**What you need to do**
From the listing below, copy only the lines from the line that contains "Continue the Blender code for this object: part 2, from" to the line that contains "return wash.tint(VALLEY_RED, 0.85", counting those two lines as part of the copy.

**Records to use**
* * * * * * *

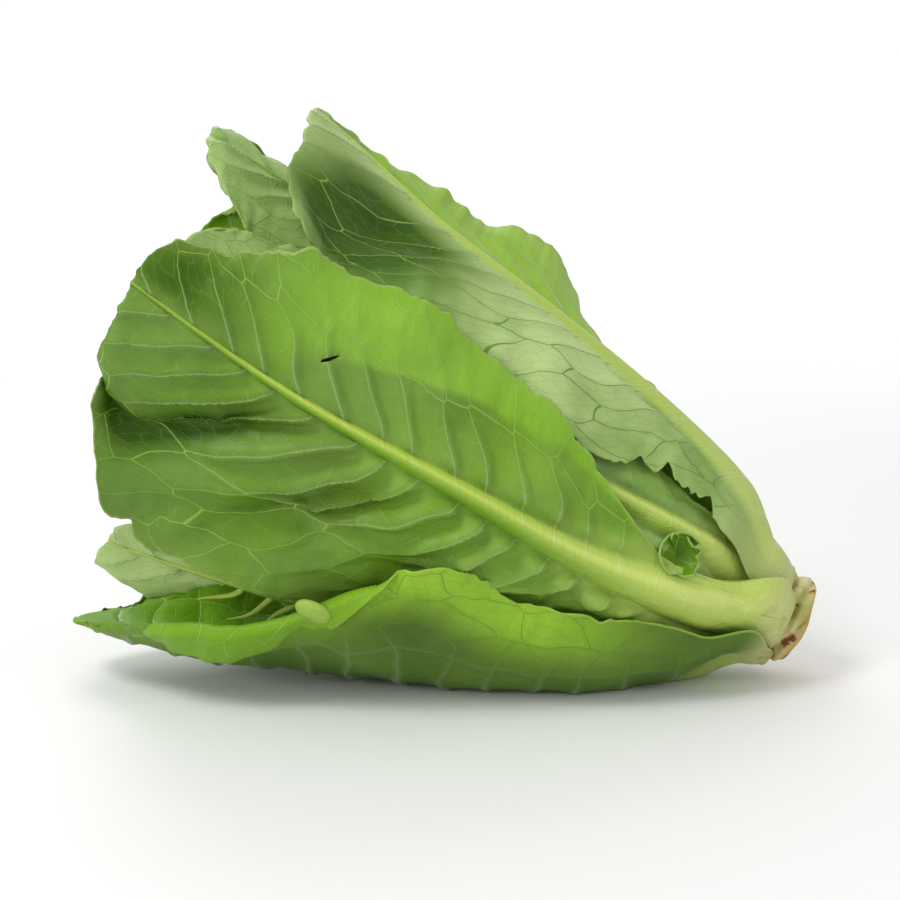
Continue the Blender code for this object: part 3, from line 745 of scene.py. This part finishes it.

* * * * * * *

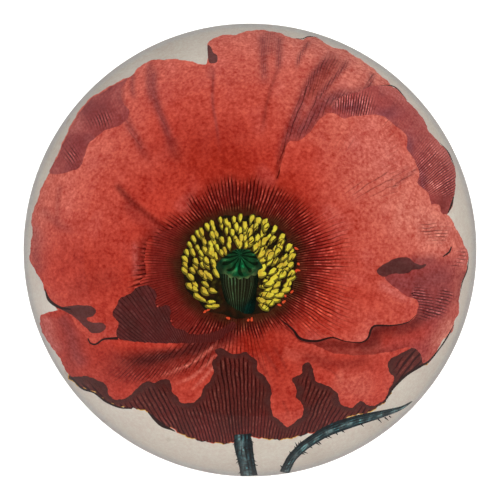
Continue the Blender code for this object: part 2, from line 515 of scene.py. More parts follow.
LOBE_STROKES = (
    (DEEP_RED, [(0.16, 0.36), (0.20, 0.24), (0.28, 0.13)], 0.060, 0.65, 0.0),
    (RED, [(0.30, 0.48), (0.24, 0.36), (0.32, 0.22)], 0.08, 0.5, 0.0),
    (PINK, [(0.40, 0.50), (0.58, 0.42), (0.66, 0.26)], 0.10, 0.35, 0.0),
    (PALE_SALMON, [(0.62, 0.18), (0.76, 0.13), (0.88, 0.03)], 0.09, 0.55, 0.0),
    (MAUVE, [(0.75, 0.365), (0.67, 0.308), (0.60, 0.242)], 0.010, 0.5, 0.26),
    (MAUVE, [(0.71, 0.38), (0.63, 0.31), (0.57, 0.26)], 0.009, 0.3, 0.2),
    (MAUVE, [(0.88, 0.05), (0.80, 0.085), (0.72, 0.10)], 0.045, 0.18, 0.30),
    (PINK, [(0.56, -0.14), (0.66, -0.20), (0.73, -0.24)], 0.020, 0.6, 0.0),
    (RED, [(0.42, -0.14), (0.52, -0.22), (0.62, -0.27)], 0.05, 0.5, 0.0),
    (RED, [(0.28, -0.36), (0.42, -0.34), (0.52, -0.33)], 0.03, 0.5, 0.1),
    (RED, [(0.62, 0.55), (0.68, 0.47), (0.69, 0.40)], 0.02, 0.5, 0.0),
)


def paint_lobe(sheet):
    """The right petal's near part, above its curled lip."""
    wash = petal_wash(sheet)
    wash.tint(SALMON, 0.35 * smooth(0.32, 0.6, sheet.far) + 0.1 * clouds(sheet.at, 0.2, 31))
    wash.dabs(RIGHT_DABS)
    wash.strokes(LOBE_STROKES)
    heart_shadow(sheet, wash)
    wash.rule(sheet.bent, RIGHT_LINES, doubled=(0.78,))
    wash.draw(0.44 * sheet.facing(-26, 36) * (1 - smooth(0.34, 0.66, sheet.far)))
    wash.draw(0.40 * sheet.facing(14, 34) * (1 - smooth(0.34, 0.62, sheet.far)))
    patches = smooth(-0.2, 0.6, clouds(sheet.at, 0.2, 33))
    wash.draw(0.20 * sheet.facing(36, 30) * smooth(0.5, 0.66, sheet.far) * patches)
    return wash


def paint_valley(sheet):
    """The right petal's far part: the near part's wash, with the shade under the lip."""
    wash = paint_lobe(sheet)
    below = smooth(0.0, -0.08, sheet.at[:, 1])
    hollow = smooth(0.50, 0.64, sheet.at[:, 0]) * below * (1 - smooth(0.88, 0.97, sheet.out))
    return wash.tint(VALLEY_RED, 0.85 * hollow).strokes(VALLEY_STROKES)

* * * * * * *

**Response for this exercise**
Continue the Blender code for this object: part 2, from line 515 of scene.py. More parts follow.
LOBE_STROKES = (
    (DEEP_RED, [(0.16, 0.36), (0.20, 0.24), (0.28, 0.13)], 0.060, 0.65, 0.0),
    (RED, [(0.30, 0.48), (0.24, 0.36), (0.32, 0.22)], 0.08, 0.5, 0.0),
    (PINK, [(0.40, 0.50), (0.58, 0.42), (0.66, 0.26)], 0.10, 0.35, 0.0),
    (PALE_SALMON, [(0.62, 0.18), (0.76, 0.13), (0.88, 0.03)], 0.09, 0.55, 0.0),
    (MAUVE, [(0.75, 0.365), (0.67, 0.308), (0.60, 0.242)], 0.010, 0.5, 0.26),
    (MAUVE, [(0.71, 0.38), (0.63, 0.31), (0.57, 0.26)], 0.009, 0.3, 0.2),
    (MAUVE, [(0.88, 0.05), (0.80, 0.085), (0.72, 0.10)], 0.045, 0.18, 0.30),
    (PINK, [(0.56, -0.14), (0.66, -0.20), (0.73, -0.24)], 0.020, 0.6, 0.0),
    (RED, [(0.42, -0.14), (0.52, -0.22), (0.62, -0.27)], 0.05, 0.5, 0.0),
    (RED, [(0.28, -0.36), (0.42, -0.34), (0.52, -0.33)], 0.03, 0.5, 0.1),
    (RED, [(0.62, 0.55), (0.68, 0.47), (0.69, 0.40)], 0.02, 0.5, 0.0),
)


def paint_lobe(sheet):
    """The right petal's near part, above its curled lip."""
    wash = petal_wash(sheet)
    wash.tint(SALMON, 0.35 * smooth(0.32, 0.6, sheet.far) + 0.1 * clouds(sheet.at, 0.2, 31))
    wash.dabs(RIGHT_DABS)
    wash.strokes(LOBE_STROKES)
    heart_shadow(sheet, wash)
    wash.rule(sheet.bent, RIGHT_LINES, doubled=(0.78,))
    wash.draw(0.44 * sheet.facing(-26, 36) * (1 - smooth(0.34, 0.66, sheet.far)))
    wash.draw(0.40 * sheet.facing(14, 34) * (1 - smooth(0.34, 0.62, sheet.far)))
    patches = smooth(-0.2, 0.6, clouds(sheet.at, 0.2, 33))
    wash.draw(0.20 * sheet.facing(36, 30) * smooth(0.5, 0.66, sheet.far) * patches)
    return wash


def paint_valley(sheet):
    """The right petal's far part: the near part's wash, with the shade under the lip."""
    wash = paint_lobe(sheet)
    below = smooth(0.0, -0.08, sheet.at[:, 1])
    hollow = smooth(0.50, 0.64, sheet.at[:, 0]) * below * (1 - smooth(0.88, 0.97, sheet.out))
    return wash.tint(VALLEY_RED, 0.85 * hollow).strokes(VALLEY_STROKES)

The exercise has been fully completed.